Bu itibarla da yürüdükleri yol, peygamberlerin yoluna muvafık düşmeyen kimseler bu kuşatıcılığı ortaya koyamaz ve irşatta katiyen muvaffak olamazlar. İlk insan ve ilk Nebi'den itibaren her hak elçisi temel konularda müşterek bir yol takip etmiş, sürekli tevhid, haşr-ü neşr, peygamberlik kulluk ve
adalet gibi esasları nazara vermiş füruata ait meselelerde de zamana umumi şartlara ve insanlığın ulaşabildiği seviyeye bağlı irşat, tembih ve değişik ikazlar televvünüyle yoluna devam etmiş ve müntesiplerine hep yüksek hedefler göstermiştir. İnsanlığın İftihar Tablosu'nun tebliğ ve temsiliyle
vücut bulan
İslamiyet ise kendine has üslubu metotları ve beşeri problemlere çözüm teklifleri açısından semavi ve gayri semavi bütün sistemlerden farklıdır ve o her yönüyle tam bir mükemmellik örneğidir.

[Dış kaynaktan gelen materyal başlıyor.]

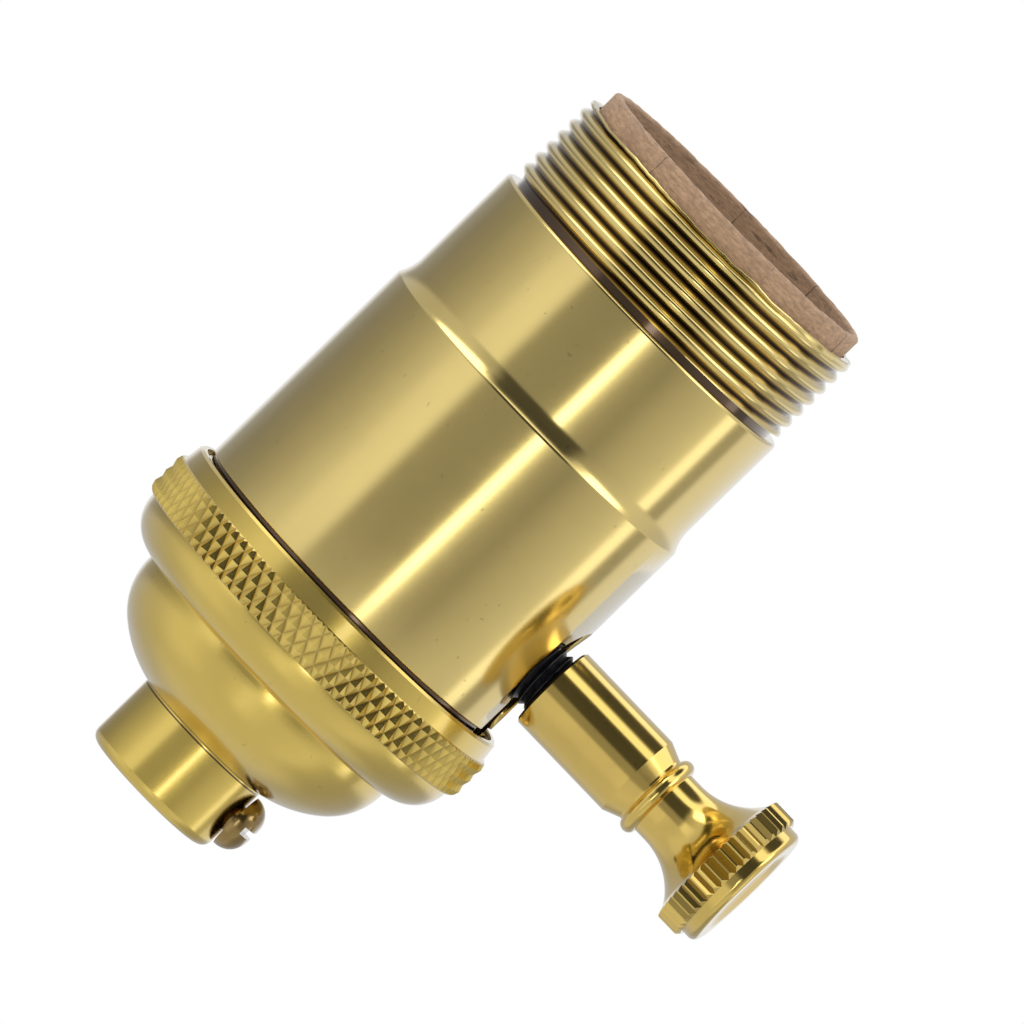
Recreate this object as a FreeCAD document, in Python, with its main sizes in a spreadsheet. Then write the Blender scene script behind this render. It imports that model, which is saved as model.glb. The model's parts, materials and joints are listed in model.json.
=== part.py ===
"""Lamp holder: a medium-base (E26) turn-knob socket in turned brass.

The origin is the middle of the neck's lower face, where the holder screws on
its nipple. +Z runs up the socket to its mouth and the knob points along +X.
Every length is in millimetres and every size is a named cell of the sheet.
"""
import FreeCAD
import Part
import math
import os
import re

from FreeCAD import Placement, Rotation, Vector
from Sketcher import Constraint

SIZES = [
    # neck, which screws on a 1/8 in lamp nipple
    ("nipple_bore_radius", 4.56),
    ("nipple_lead", 0.5),
    ("neck_wall", 2.64),
    ("neck_rounding", 1.0),
    # dome of the cap
    ("dome_level", 14.9),
    ("shoulder_arc", 6.7),
    ("shoulder_turn", 48.9),
    ("crown_arc", 11.8),
    ("dome_wall", 1.0),
    # flange below the knurled band
    ("flange_wall", 1.0),
    ("flange_flare", 3.85),
    ("flange_foot", 0.45),
    ("flange_edge", 0.2),
    ("ledge_drop", 0.6),
    ("ledge_width", 1.35),
    ("ledge_bore_depth", 1.6),
    # knurled band and rim
    ("band_rise", 0.8),
    ("band_height", 4.15),
    ("band_bevel", 0.4),
    ("knurl_count", 90),
    ("knurl_angle", 28.0),
    ("knurl_depth", 0.42),
    ("knurl_clear", 0.3),
    ("knurl_overlap", 1.12),
    ("rim_rise", 0.25),
    ("rim_height", 1.85),
    ("rim_draw", 0.2),
    ("rim_lip", 0.25),
    ("rim_mouth_gap", 0.45),
    ("rim_mouth_depth", 0.9),
    ("shell_thread_gap", 0.05),
    # set screw of the neck
    ("set_screw_level", 4.0),
    ("set_screw_radius", 1.45),
    ("set_screw_head_radius", 2.82),
    ("set_screw_head_height", 2.05),
    ("set_screw_stand_off", 0.25),
    ("set_screw_crown", 2.0),
    ("set_screw_slot_depth", 0.8),
    # shell
    ("shell_wall", 0.6),
    ("lower_height", 28.65),
    ("step_rise", 0.63),
    ("step_height", 2.75),
    ("upper_height", 10.7),
    ("shoulder_rise", 0.4),
    ("shoulder_rounding", 0.35),
    ("land_wall", 1.02),
    ("land_height", 9.9),
    ("land_lead", 0.8),
    ("relief_depth", 0.57),
    ("relief_width", 0.8),
    ("shell_lip", 0.3),
    ("notch_radius", 5.5),
    ("notch_rise", 0.4),
    ("notch_slot_half", 4.0),
    # paper sleeve
    ("sleeve_play", 0.15),
    ("sleeve_wall", 1.0),
    ("sleeve_gap", 0.3),
    ("sleeve_proud", 2.1),
    ("sleeve_edge", 0.3),
    ("sleeve_notch_margin", 0.3),
    # fibre cup in the dome
    ("cup_gap", 0.3),
    ("cup_wall", 0.6),
    ("cup_depth", 2.6),
    ("cup_corner", 2.2),
    ("cup_hole_radius", 6.0),
    # moulded halves of the switch
    ("base_flange_gap", 0.3),
    ("base_flange_height", 1.5),
    ("moulding_margin", 0.9),
    ("moulding_rise", 11.2),
    ("wire_hole_radius", 1.5),
    ("wire_hole_inset", 1.2),
    # screws that hold the halves together
    ("body_screw_inset", 2.95),
    ("body_screw_turn", 42.5),
    ("body_screw_radius", 1.45),
    ("body_screw_play", 0.15),
    ("body_screw_head_radius", 2.6),
    ("body_screw_head_height", 1.5),
    ("body_screw_head_play", 0.15),
    ("body_screw_sink", 0.1),
    ("body_screw_length", 20.0),
    ("body_screw_end_gap", 0.4),
    # screw shell for the lamp
    ("screw_shell_radius", 13.3),
    ("screw_shell_wall", 0.4),
    ("screw_shell_depth", 24.0),
    ("screw_shell_step", 0.9),
    ("screw_shell_step_height", 0.6),
    ("screw_shell_foot", 3.2),
    ("floor_hole_radius", 7.0),
    ("shell_rivet_inset", 1.5),
    ("shell_rivet_radius", 1.1),
    ("shell_rivet_head_radius", 1.9),
    ("shell_rivet_head_height", 0.7),
    ("shell_rivet_depth", 5.0),
    ("rivet_play", 0.02),
    ("rivet_edge_share", 0.4),
    ("rivet_crown_share", 0.7),
    # centre contact
    ("contact_thickness", 0.4),
    ("contact_width", 5.0),
    ("contact_margin", 0.6),
    ("contact_pad_half", 1.6),
    ("contact_tip", 0.9),
    ("contact_rise", 2.8),
    ("inner_bend_share", 0.4),
    ("outer_bend_share", 0.7),
    ("contact_rivet_inset", 1.8),
    ("contact_rivet_margin", 0.3),
    ("contact_rivet_radius", 1.0),
    ("contact_rivet_head_radius", 1.7),
    ("contact_rivet_head_height", 0.6),
    # terminals
    ("terminal_drop", 5.8),
    ("terminal_wall", 4.2),
    ("terminal_recess_half", 4.6),
    ("terminal_recess_down", 4.8),
    ("terminal_recess_up", 4.6),
    ("plate_thickness", 0.8),
    ("plate_half_width", 4.2),
    ("plate_margin", 0.3),
    ("strap_half_width", 2.6),
    ("strap_slot_half", 3.0),
    ("strap_overlap", 1.6),
    ("terminal_screw_radius", 1.9),
    ("terminal_screw_play", 0.1),
    ("terminal_screw_length", 4.2),
    ("terminal_screw_end_gap", 0.3),
    ("terminal_head_edge", 0.4),
    ("terminal_head_radius", 3.4),
    ("terminal_head_height", 1.7),
    ("screw_slot_width", 0.8),
    ("screw_slot_share", 0.5),
    # switch inside the halves
    ("stem_rise", 14.2),
    ("journal_radius", 2.4),
    ("journal_gap", 0.08),
    ("stem_radius", 3.25),
    ("stem_shoulder_gap", 0.7),
    ("stem_length", 12.1),
    ("stem_chamfer", 0.4),
    ("drive_half", 1.5),
    ("drive_start", -0.6),
    ("drive_gap", 0.05),
    ("drive_end_gap", 0.1),
    ("rotor_radius", 4.2),
    ("rotor_half_length", 5.2),
    ("rotor_end_gap", 0.55),
    ("rotor_waist_radius", 2.9),
    ("rotor_pivot_radius", 1.5),
    ("rotor_pivot_length", 3.0),
    ("pivot_end_gap", 0.3),
    ("drum_end", 1.0),
    ("index_start", 1.8),
    ("index_half", 3.1),
    ("index_corner", 0.7),
    ("bridge_start", -3.9),
    ("bridge_end", -1.3),
    ("bridge_half_height", 1.2),
    ("spring_thickness", 0.35),
    ("spring_clearance", 0.3),
    ("spring_room", 0.4),
    ("spring_start", -5.2),
    ("spring_end", -1.2),
    ("spring_crown_half", 1.0),
    ("spring_foot", 2.4),
    ("spring_reach", 4.4),
    ("index_spring_start", 2.2),
    ("index_spring_end", 4.8),
    ("index_spring_gap", 0.4),
    ("clip_radius", 3.9),
    ("clip_thickness", 0.6),
    ("clip_clearance", 0.15),
    # knob
    ("knob_stand_off", 0.9),
    ("knob_edge", 0.2),
    ("knob_sleeve_wall", 1.06),
    ("knob_sleeve_length", 11.1),
    ("knob_bore_gap", 0.05),
    ("knob_bore_end_gap", 0.8),
    ("knob_taper_length", 1.6),
    ("knob_taper_radius", 3.7),
    ("bead_offset", 0.98),
    ("bead_arc", 0.8),
    ("knob_neck_radius", 3.5),
    ("knob_neck_length", 1.22),
    ("flare_length", 5.45),
    ("flare_arc", 6.45),
    ("ring_radius", 7.35),
    ("ring_width", 2.85),
    ("ring_bevel", 0.35),
    ("rib_count", 48),
    ("rib_depth", 0.4),
    ("rib_clear", 0.25),
    ("rib_fill", 0.85),
    ("boss_radius", 6.7),
    ("boss_height", 1.4),
    ("boss_rounding", 0.7),
    ("boss_dish", 0.35),
    ("boss_dish_radius", 4.8),
    ("boss_dish_floor_radius", 3.84),
    # how far a cut runs past the wall that it goes through
    ("overcut", 1.0),
]

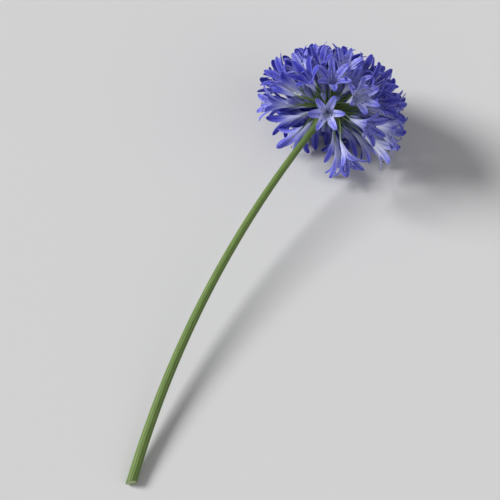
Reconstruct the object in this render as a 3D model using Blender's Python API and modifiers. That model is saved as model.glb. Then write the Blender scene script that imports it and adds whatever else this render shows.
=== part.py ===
"""Agapanthus flower head, as picked: a curved green scape and a round umbel of blue florets.

It lies on its side on a surface, in metres, +Z up. +Y runs along the flower from the cut
end to the head. The origin is on that surface, under the middle of the flower.
Florets are set out by the golden angle round the hub, the middle of the receptacle. Those
that the flower's weight presses down are pushed up until their lowest tip touches the surface.
"""
import math
import random

import bmesh
import bpy
from mathutils import Matrix, Vector

MM = 0.001
NAME = "agapanthus_flower_head"
GAP = 0.3 * MM

# Where the flower lies
HUB = Vector((-2.3, 146.0, 52.0)) * MM

# Scape
SCAPE_LENGTH = 355 * MM
SCAPE_TURN = math.radians(24)
SCAPE_CUT_RADIUS = 4.3 * MM
SCAPE_NECK_RADIUS = 2.7 * MM
SCAPE_END_RADIUS = 3.9 * MM
SCAPE_SWELL_LENGTH = 22 * MM
SCAPE_STATIONS = 16
SCAPE_CROWDING = 1.25
CUT_SLANT = math.radians(24)

# Receptacle
RECEPTACLE_RADIUS = 7.0 * MM
RECEPTACLE_HEIGHT = 6.6 * MM
RECEPTACLE_DEPTH = 8.0 * MM
RECEPTACLE_SIDES = 12

# Umbel
FLORETS = 78
CROWN_SHARE = 0.91
CROWN_ANGLE = math.radians(94)
CROWN_OPENING = 1.05
LOWEST_ANGLE = math.radians(138)
GOLDEN_ANGLE = math.pi * (3 - math.sqrt(5))
SPIRAL_START = math.radians(205)
UMBEL_LEFT = 0.34
UMBEL_DOWN = 0.18
BUD_EVERY = 8
REACH = 36 * MM
FLATTENING = 0.28
DROOP_SHORTER = 6.5 * MM
NOD = math.radians(5)
ANGLE_JITTER = math.radians(3.5)
SIZE_JITTER = 0.08
SEED = 141

# Pedicel
PEDICEL_RADIUS = 0.75 * MM
PEDICEL_SINK = 1.5 * MM
PEDICEL_SPREAD = 0.62
PEDICEL_SEGMENTS = 3
PEDICEL_RISE = 11 * MM
PEDICEL_RUN_IN = 9 * MM

# Floret, from the end of its pedicel
TEPALS = 6
FLORET_BASE_RADIUS = 1.3 * MM
TUBE_LENGTH = 12.5 * MM
TUBE_RADIUS = 4.3 * MM
TEPAL_WIDTH = 5.4 * MM
TEPAL_WIDE_HEIGHT = 20.5 * MM
TEPAL_WIDE_RADIUS = 8.6 * MM
TEPAL_KEEL_HEIGHT = 18.6 * MM
TEPAL_KEEL_RADIUS = 8.7 * MM
TEPAL_TIP_HEIGHT = 27.5 * MM
TEPAL_TIP_RADIUS = 14.5 * MM
THROAT_HEIGHT = 6.0 * MM

# Bud
BUD_SIDES = 6
BUD_LENGTH = 21 * MM
BUD_RADIUS = 2.9 * MM
BUD_SHOULDER = 0.35
BUD_BELLY = 0.72

SCAPE_GREEN = (0.13, 0.22, 0.055, 1.0)
FLORET_BLUE = (0.09, 0.09, 0.47, 1.0)

# The scape bends evenly from the hub to the cut, and slopes down so that the cut end
# touches the surface
BEND_RADIUS = SCAPE_LENGTH / SCAPE_TURN
HUB_HEADING = SCAPE_TURN / 2
CUT_INSET = SCAPE_CUT_RADIUS * math.tan(CUT_SLANT)
SLOPE = math.asin((HUB.z - SCAPE_CUT_RADIUS) / (SCAPE_LENGTH - CUT_INSET))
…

Rehber-i Ekmel (Salallahu aleyhi ve selem) dünü, bugünü ve yarını itibariyle insanlığı yeniden inşa etmiştir, ediyor ve edecektir. Kendi devrinde tabiatlara sinmiş binlerce senelik çarpık anlayışları gayri insani davranışları suiahlak ve mizaç inhiraflarını bir hamlede bir nefhada değiştirdiği gibi tamamen şirazeden çıkmış günümüzün yığınlarına da sözünü dinleterek er-geç onları da zaptu rapt altına almak mesajının güzünü göstereceğine inancımız tamdır.
Hâtemu'l-enbiyanın ebedi mucizesi ve insanlığın problemlerinin en önemli çözüm mercii olan Kur'an rüştünü idrak etmiş insanlığa son mesaj ve son
çağrıdır. En son gelen bu ilahi risalet bütün dinlerde aynı olan değişmez muhkem esasları hatırlatmanın yanında inkişaf buudlu füruattaki emirleriyle de bütün zaman ve mekanların ihtiyacını karşılama vaadiyle gelmiş ve dini düşünceye son noktayı koymuştur. Evet İslam toplumunun yeniden bir 'ba'sü bad'el-mevt'e melekat-ı akliye, ruhiye ve fikriyesinde ciddi bir ıslaha daha canlı bir tabirle bir dirilişe ihtiyaç vardır. Evet dinin orijinini koruma ciddiyet ve gayreti içinde nassların esnekliğini vadettiği genişlik ve evrensellikte her zaman ve her mekanda her sınıf insanın ihtiyacını karşılayacak ve bütün hayatı kucaklayacak olan bir dirilişe ihtiyaç vardır. Böyle bir dirilişin şafak emarelerinden birisi sayılabilecek bu çok önemli sempozyumun tertip eden Yeni Ümit ve Hira dergilerini
tebrik eder, bütün varidatlarını gönül dili ve hal şivesiyle muhataplarına sunacak değerli hocalarımızın ve onların pür dikkat takip eden peygamber yolunun bahtiyar yolcularının rıza-yı ilahiye mazhar olmalarını dilerim. Mübarek beraberliğinizin şu sözlerde ifade edilmek istenen bir çağrı ve bir dilekçe olmasını niyaz ederim: Ey kupkuru çölleri cennete çeviren gül / Gel o bayıltan renklerinle gönlümüze dökül/Vaktidir ağlayan gözlerimizin içine gül/ Ey kupkuru çölleri cennete çeviren gül."